DATASET CONTENT:
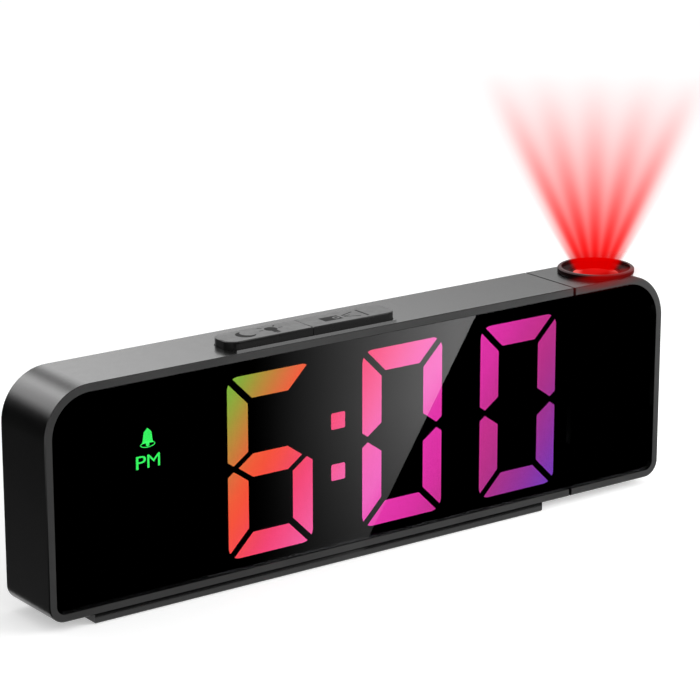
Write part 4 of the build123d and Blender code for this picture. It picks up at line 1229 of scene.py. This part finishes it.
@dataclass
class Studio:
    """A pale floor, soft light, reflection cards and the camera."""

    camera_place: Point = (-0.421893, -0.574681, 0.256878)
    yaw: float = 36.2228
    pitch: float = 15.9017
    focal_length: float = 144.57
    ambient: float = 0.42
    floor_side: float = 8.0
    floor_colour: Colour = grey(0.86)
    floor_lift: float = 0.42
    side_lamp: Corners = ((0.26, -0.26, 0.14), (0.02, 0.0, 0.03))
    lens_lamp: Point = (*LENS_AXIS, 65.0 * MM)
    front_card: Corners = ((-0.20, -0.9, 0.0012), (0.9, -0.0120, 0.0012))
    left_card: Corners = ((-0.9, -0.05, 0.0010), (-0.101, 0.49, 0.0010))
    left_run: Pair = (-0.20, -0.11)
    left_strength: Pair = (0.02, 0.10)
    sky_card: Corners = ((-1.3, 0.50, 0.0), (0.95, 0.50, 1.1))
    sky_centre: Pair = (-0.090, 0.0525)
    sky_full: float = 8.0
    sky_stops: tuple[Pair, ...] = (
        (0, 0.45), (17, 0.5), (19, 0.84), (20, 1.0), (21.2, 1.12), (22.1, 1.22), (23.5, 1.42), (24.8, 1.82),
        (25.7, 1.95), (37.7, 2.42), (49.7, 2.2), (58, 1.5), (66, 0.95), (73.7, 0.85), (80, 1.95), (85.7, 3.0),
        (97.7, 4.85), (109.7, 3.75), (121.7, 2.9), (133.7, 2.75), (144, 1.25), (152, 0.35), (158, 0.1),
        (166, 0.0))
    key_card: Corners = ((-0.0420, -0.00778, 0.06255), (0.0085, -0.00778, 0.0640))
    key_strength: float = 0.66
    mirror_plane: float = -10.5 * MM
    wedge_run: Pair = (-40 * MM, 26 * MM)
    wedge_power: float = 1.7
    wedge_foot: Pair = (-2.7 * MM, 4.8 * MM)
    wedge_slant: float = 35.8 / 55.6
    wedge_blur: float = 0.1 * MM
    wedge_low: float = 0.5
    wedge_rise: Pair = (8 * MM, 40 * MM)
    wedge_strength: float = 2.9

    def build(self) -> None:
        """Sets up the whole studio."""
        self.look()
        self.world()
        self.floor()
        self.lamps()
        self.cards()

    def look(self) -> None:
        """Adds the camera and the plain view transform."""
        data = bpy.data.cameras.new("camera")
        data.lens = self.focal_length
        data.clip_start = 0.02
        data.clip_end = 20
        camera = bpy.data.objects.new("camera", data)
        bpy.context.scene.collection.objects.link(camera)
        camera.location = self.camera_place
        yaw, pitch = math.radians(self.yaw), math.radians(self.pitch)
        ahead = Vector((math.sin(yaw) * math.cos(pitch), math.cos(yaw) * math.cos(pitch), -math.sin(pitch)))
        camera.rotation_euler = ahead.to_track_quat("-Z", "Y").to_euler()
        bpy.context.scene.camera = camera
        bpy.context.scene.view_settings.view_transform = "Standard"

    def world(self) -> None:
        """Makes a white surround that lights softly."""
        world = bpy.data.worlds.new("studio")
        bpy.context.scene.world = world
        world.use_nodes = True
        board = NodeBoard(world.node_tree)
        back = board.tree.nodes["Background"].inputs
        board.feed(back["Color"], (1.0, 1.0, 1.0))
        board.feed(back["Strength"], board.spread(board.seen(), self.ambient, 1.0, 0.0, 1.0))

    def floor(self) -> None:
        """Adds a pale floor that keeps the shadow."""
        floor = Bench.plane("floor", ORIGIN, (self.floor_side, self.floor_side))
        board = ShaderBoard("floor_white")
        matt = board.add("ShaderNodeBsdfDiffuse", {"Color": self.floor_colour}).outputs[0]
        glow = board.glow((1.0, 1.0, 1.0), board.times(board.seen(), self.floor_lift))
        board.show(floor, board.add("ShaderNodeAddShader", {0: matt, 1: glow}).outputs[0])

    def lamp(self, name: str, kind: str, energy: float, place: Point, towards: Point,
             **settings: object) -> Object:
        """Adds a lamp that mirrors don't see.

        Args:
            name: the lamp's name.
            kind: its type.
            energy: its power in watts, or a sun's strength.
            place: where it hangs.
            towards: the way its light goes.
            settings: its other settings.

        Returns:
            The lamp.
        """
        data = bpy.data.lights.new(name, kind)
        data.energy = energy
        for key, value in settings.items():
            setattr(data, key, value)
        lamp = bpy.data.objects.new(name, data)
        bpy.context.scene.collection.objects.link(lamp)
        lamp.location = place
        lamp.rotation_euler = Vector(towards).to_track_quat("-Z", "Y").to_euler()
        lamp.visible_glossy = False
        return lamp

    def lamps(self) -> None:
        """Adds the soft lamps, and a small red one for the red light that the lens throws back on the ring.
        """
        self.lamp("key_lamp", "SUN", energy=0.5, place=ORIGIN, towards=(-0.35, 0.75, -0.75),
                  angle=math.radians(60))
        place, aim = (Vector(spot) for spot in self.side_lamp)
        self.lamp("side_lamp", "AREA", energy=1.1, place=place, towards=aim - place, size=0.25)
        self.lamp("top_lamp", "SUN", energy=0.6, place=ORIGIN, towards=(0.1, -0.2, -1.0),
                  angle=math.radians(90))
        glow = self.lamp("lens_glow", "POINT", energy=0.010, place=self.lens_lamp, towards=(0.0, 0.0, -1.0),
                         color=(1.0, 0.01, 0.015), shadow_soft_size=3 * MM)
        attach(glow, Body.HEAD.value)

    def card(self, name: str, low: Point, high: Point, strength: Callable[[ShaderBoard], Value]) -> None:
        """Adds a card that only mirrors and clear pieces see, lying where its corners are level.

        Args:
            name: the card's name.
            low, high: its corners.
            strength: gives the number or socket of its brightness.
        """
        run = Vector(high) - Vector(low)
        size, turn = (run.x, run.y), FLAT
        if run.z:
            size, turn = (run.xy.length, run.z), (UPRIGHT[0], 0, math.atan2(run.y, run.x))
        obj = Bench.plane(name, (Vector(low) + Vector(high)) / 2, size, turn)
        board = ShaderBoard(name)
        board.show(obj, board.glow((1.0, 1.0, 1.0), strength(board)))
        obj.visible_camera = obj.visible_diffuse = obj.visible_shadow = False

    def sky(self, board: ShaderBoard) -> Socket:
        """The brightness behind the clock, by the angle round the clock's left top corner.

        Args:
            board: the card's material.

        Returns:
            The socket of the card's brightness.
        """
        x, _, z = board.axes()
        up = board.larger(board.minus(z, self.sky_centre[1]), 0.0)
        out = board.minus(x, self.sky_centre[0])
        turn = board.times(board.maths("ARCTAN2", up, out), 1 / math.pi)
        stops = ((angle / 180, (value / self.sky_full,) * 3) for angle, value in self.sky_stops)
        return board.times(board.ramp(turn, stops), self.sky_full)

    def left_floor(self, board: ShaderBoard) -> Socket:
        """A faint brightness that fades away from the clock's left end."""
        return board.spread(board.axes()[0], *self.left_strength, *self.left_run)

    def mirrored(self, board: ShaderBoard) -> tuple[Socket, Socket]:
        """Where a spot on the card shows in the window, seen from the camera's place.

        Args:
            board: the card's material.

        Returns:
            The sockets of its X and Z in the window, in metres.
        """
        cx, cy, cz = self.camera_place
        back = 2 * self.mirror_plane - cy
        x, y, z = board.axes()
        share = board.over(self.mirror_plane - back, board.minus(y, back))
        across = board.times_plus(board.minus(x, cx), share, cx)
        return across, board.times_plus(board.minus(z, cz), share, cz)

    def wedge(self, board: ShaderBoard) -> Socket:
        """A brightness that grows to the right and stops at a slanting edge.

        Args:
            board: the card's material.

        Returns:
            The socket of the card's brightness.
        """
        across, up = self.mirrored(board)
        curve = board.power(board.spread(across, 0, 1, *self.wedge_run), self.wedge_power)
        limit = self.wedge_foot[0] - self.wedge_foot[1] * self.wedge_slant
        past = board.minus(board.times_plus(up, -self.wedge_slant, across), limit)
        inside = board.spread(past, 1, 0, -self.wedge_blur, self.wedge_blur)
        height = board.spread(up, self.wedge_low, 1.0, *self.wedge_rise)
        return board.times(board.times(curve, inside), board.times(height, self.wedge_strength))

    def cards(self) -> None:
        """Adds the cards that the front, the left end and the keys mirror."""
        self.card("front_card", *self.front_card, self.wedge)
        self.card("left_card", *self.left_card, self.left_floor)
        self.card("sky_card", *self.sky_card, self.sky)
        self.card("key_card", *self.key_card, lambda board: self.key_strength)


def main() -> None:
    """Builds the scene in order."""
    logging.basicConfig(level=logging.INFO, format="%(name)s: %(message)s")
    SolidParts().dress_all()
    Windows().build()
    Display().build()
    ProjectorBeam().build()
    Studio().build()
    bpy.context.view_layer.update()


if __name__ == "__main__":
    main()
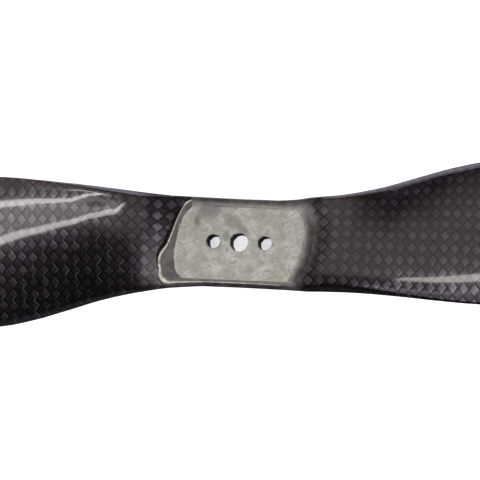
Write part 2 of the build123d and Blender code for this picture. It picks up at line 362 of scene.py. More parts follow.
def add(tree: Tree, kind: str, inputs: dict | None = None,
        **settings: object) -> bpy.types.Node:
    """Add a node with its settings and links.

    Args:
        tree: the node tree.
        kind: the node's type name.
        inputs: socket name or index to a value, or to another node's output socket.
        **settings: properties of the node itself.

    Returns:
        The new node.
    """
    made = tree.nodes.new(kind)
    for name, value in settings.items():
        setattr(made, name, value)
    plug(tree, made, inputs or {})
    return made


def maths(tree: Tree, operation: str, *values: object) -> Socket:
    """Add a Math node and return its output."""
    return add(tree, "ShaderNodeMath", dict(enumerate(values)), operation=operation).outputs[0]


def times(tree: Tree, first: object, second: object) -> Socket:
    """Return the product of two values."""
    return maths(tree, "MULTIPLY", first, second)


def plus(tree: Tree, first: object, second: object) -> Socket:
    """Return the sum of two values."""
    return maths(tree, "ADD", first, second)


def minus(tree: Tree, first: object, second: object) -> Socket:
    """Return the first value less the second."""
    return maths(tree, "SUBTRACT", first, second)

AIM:
Exactly reproduce the lines that run from the line bearing "bpy.context.view_layer.update()" through the line bearing "the node itself.", with both end lines included.

PROBLEM SOLUTION:
    bpy.context.view_layer.update()


if __name__ == "__main__":
    main()
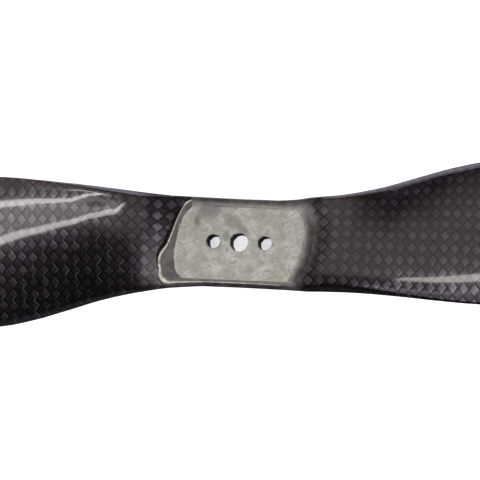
Write part 2 of the build123d and Blender code for this picture. It picks up at line 362 of scene.py. More parts follow.
def add(tree: Tree, kind: str, inputs: dict | None = None,
        **settings: object) -> bpy.types.Node:
    """Add a node with its settings and links.

    Args:
        tree: the node tree.
        kind: the node's type name.
        inputs: socket name or index to a value, or to another node's output socket.
        **settings: properties of the node itself.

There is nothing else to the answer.